External financing forecast of $35bn overly inflated: economist
ISLAMABAD: The external financing requirement forecast at $35 billion for the current fiscal year seems grossly inflated which, a senior economist viewed, may have been projected by the IMF on the behest of the incumbent government.
“It is higher by at least $10 billion than the actual requirement of the country. It is part of the game plan to demonstrate there is no other option but to seek the IMF loan to avoid default,” said Dr Ashfaque Hassan Khan while talking to The News.
Khan said the current account deficit (CAD) was expanded to $17.4 billion by design for the last fiscal year because the incumbent regime wanted to see it at $19 billion.
Giving insights on how the current account deficit was tweaked to go up, the economist said the petroleum imports surged 103 percent in the last two months as the government had sourced $6.4 billion worth of fuels/oil just in order to build buffer stocks for a period of one month. “All of this is done on purpose to show the current account deficit has worsened,” he added.
Sharing the break-up of higher CAD for the last fiscal year, he said the government had imported $3.5 billion vaccines for Covid-19 pandemic and it was a one-off phenomenon. The government imported additional petroleum products worth $3 billion to reduce the CAD drastically in the current fiscal year, he added. He was of the view that the CAD could be reduced by up to $7 billion for the current fiscal year.
On external loan repayments, he said the government required $12 to $13 billion, so in totality the financing requirements could be curtailed at $20 billion. Khan further said that the loan rollover was being used as a tool to show increased debt servicing requirements.

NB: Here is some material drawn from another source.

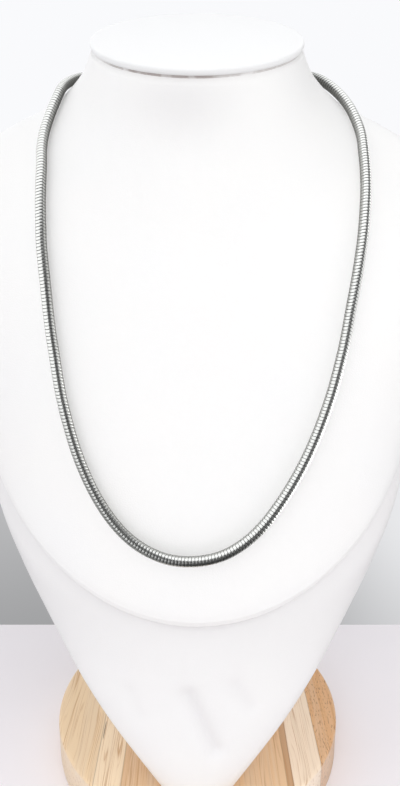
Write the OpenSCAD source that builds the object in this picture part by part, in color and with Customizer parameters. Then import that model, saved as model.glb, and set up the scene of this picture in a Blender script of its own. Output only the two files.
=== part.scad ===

“If the government has decided to build up its foreign exchange reserves by $5 billion, then they cannot be increased beyond $25 billion for the whole fiscal year.
However, the IMF and Pakistani authorities have assessed that Islamabad requires $34-$35 billion external financing and in addition the country was making efforts to get $4 billion more from friendly countries to stretch its total financing close to $39 billion for the current fiscal year.”
According to renowned economist and former finance minister Dr Hafiz A Pasha, the country’s external debt servicing requirements stand at $22 billion, including rollover of loans from bilateral creditors.
Talking to The News, Pasha said the CAD was estimated at around $10 billion for this fiscal year so the country actually needed a whopping $32 billion worth of external financing.
“The government also needs to jack up the country’s dwindling foreign currency reserves, which currently stood at $8.385 billion (held by the central bank), and were required to be increased to $17 billion.”
Dr Pasha said in total the country would have to arrange external financing worth $40 billion this fiscal year.
As the credit rating agencies had downgraded Pakistan’s ratings, the country would have to pay higher yield on its international bonds, he said, adding that the commercial borrowings would also become expansive. He said another alarming aspect was down-trending exports, which might persist in months ahead.
However, according to him, one redeeming factor could be cooling down world oil prices, which if they remained below $100 per barrel then Pakistan could reap some serious benefits. In the same breath, he warned that the country’s power sector was a cash black hole, causing its financing requirement to balloon to the tune of Rs1,650 billion per annum, which was more than the annual defence budget of the country.